DATASET RECORDS:
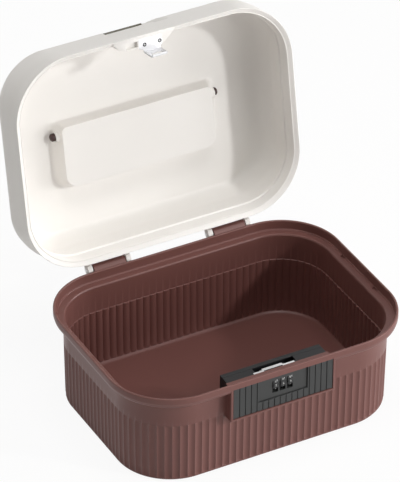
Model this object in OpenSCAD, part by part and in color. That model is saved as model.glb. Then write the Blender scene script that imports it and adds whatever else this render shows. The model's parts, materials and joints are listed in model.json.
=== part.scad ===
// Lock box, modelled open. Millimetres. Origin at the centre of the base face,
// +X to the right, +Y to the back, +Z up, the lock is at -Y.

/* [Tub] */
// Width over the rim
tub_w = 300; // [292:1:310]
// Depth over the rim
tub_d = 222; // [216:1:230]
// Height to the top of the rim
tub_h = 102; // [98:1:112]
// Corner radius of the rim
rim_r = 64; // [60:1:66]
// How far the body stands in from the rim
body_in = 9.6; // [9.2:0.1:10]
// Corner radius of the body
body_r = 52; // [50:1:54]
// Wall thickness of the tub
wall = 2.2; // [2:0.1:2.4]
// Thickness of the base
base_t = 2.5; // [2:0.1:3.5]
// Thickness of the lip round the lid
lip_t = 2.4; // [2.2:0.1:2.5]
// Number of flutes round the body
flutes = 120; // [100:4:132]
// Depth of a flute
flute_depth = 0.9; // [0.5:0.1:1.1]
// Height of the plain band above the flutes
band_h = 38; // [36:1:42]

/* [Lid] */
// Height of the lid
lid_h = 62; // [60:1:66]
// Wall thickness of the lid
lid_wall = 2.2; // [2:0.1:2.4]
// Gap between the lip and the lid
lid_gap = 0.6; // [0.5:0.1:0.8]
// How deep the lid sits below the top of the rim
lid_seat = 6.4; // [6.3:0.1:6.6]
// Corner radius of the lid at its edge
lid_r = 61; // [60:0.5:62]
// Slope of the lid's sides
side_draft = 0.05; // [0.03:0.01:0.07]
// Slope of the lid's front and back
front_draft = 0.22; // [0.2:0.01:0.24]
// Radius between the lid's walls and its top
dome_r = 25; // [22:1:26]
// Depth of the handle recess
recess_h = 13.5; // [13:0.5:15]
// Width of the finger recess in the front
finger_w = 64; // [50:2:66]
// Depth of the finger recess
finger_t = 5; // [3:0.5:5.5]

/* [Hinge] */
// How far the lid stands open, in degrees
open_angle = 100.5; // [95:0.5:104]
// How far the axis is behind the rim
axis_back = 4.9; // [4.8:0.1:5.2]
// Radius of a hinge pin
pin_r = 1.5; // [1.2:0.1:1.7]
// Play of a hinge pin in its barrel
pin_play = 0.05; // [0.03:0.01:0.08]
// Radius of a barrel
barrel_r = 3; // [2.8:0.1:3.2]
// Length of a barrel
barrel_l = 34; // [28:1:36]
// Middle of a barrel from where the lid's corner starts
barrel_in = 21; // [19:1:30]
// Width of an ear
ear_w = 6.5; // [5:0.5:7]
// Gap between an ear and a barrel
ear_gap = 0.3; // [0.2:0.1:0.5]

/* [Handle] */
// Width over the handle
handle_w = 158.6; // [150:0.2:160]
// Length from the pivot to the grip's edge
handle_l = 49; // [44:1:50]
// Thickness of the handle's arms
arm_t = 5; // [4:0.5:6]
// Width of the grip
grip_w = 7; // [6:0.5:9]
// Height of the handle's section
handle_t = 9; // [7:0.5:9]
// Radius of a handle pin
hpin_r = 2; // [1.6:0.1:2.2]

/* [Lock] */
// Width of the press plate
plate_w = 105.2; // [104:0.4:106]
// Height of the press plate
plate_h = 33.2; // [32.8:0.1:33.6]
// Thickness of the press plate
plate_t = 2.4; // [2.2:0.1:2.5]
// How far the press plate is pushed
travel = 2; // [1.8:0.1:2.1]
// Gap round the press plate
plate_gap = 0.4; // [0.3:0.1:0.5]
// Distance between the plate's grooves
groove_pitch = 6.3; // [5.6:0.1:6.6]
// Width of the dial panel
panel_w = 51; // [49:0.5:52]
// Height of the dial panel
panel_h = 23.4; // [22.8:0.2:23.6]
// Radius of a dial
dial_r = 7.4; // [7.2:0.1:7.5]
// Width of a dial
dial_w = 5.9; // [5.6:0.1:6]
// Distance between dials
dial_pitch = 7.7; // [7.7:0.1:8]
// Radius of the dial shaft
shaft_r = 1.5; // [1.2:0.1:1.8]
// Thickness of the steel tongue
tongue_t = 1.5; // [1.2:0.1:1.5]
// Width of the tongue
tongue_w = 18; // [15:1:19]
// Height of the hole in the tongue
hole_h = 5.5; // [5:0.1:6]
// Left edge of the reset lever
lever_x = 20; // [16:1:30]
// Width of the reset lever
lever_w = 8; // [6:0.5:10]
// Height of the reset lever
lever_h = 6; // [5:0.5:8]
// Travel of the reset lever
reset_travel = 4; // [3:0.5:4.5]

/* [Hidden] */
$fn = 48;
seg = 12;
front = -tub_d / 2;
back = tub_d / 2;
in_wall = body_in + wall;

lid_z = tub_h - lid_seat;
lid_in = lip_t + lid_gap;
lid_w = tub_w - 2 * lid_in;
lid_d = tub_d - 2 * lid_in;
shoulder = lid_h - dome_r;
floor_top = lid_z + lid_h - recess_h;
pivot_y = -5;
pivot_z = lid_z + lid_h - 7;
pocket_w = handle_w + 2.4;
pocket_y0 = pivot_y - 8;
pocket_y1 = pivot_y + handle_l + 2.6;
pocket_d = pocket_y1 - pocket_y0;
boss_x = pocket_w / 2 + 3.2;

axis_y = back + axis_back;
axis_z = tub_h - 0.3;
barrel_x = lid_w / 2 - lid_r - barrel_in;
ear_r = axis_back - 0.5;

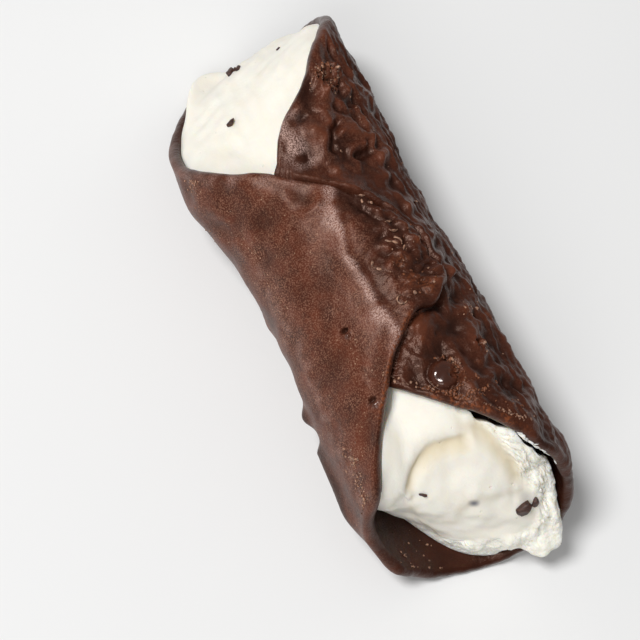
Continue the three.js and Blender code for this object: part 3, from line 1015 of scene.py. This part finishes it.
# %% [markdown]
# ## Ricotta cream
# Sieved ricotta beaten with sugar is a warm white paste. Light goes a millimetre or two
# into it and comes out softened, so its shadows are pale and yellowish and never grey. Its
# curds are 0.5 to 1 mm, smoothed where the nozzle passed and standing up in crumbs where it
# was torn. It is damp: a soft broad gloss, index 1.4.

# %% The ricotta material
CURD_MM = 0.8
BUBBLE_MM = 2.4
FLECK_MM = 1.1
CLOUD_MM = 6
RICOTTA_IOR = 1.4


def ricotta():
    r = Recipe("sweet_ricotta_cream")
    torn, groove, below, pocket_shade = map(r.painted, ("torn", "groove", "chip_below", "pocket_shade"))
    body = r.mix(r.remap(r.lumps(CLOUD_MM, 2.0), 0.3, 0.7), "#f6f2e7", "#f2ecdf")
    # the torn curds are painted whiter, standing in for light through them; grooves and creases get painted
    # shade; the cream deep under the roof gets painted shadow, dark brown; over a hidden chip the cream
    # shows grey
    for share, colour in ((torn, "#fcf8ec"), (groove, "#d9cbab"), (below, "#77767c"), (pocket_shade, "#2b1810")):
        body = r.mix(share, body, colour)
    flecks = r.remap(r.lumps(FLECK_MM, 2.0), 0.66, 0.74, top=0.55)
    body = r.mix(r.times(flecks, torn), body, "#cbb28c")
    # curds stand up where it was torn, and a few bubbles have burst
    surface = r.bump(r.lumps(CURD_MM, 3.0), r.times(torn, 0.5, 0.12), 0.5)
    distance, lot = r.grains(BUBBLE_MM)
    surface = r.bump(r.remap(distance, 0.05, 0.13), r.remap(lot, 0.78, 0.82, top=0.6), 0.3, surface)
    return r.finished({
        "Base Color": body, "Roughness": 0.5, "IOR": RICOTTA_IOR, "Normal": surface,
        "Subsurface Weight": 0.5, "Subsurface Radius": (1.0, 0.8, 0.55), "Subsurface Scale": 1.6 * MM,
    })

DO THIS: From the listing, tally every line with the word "Blender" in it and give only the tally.

PROBLEM SOLUTION: 2